The ideas circulating in business communities are misguided; the results of this sort of activity are usually wholly unproductive and inevitably lead to disillusionment. But that’s not all they’ll lead to. Another result of this failed effort is likely to be a vengeful backlash against “creativity.” This all-too-predictable pendulum swing will reflect poorly on design professions, which will be both unfortunate and unfair, given that creativity has so little to do with effective design.
Because of this impending trend in much of the business world’s perceptions and opinions of creativity, the design profession will increasingly be judged by how it represents creativity. Web design is one of the so-called creative professions, but that classification has potential to be an albatross around our collective neck, and I think it is a good idea for all of us to soberly consider how we represent value to our clients.
Think about it:
- Are you most comfortable asking your clients to invest in your creativity or in your design competence? Or do you believe these two things to be synonymous?
- If you are the client and you’re spending $450,000 or $45,000 or even $4,500 on design/marketing services, do you trust to design skill or creativity first?
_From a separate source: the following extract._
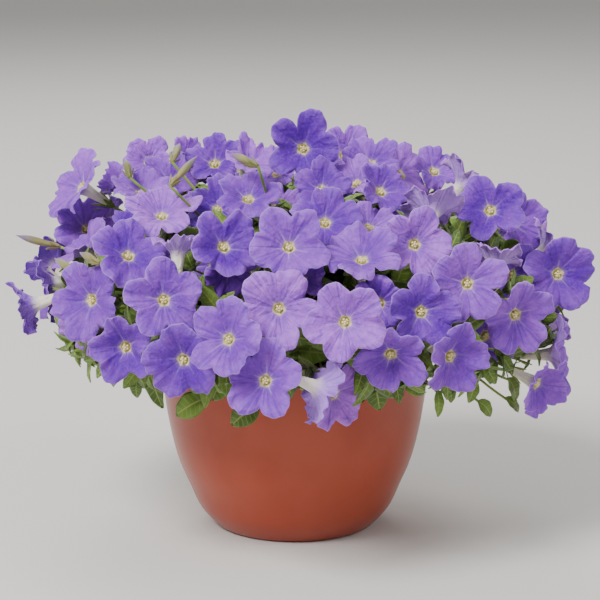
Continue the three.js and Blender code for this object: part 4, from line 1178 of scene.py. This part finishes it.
def on_shell(count):
    """Points spread over the mound by the golden angle, the way out of it there, and the height share."""
    index = np.arange(count)
    height = 1 - 2 * (index + 0.5) / count
    level = np.sqrt(1 - height ** 2)
    tall = np.where(height > 0, mound["up"], mound["down"])
    axes = np.stack([np.full(count, mound["across"]), np.full(count, mound["deep"]), tall], 1)
    ball = np.stack([level * np.cos(index * golden), level * np.sin(index * golden), height], 1)
    return heart + axes * ball, unit(ball / axes), height


print("each leaf is turned by", round(math.degrees(golden), 1), "degrees from the last")

# %% [markdown]
# Each leaf is as long as the blooms round it leave room for: it is tried at a few sizes, the largest
# first, and left out where none is clear. Three lines of points over the blade are enough to tell.

# %% Room for a leaf
def leaf_arch(s):
    """Bend of the midrib over a leaf's length: up along a parabola, then down to the tip."""
    return 0.14 * (4 * s * (1 - s) - s)


def leaf_samples(base, ahead, above, length, width):
    """Points over each blade to test: its midrib and two lines beside it."""
    part = np.array([0.3, 0.45, 0.6, 0.72, 0.84, 0.94, 1.0])[None, :, None]
    side = np.cross(above, ahead)[:, None]
    long = length[:, None, None]
    middle = base[:, None] + ahead[:, None] * long * part + above[:, None] * long * leaf_arch(part)
    half = width[:, None, None] * 0.4 * (part < 0.9)
    return np.concatenate([middle, middle + side * half, middle - side * half], 1)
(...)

- When a client admonishes you with, “…now I don’t want you to get too creative on this one…” does it indicate that they’ve got a clear grasp of creativity’s place in design work?
- Which quality is easiest to demonstrate to clients and potential clients: your creativity or your skill-based design competence?
- Which quality do you think your clients can more easily grasp and perceive benefit from: your foundational design skills or your creativity?
All of these questions relate strongly to perception rather than substance, but we are in the business of crafting perception, and our substance depends on our clients’ and potential clients’ perceptions. It is our business to craft those perceptions about how creativity fits into our work—if we don’t, others will do it for us, and the result may not be to our liking.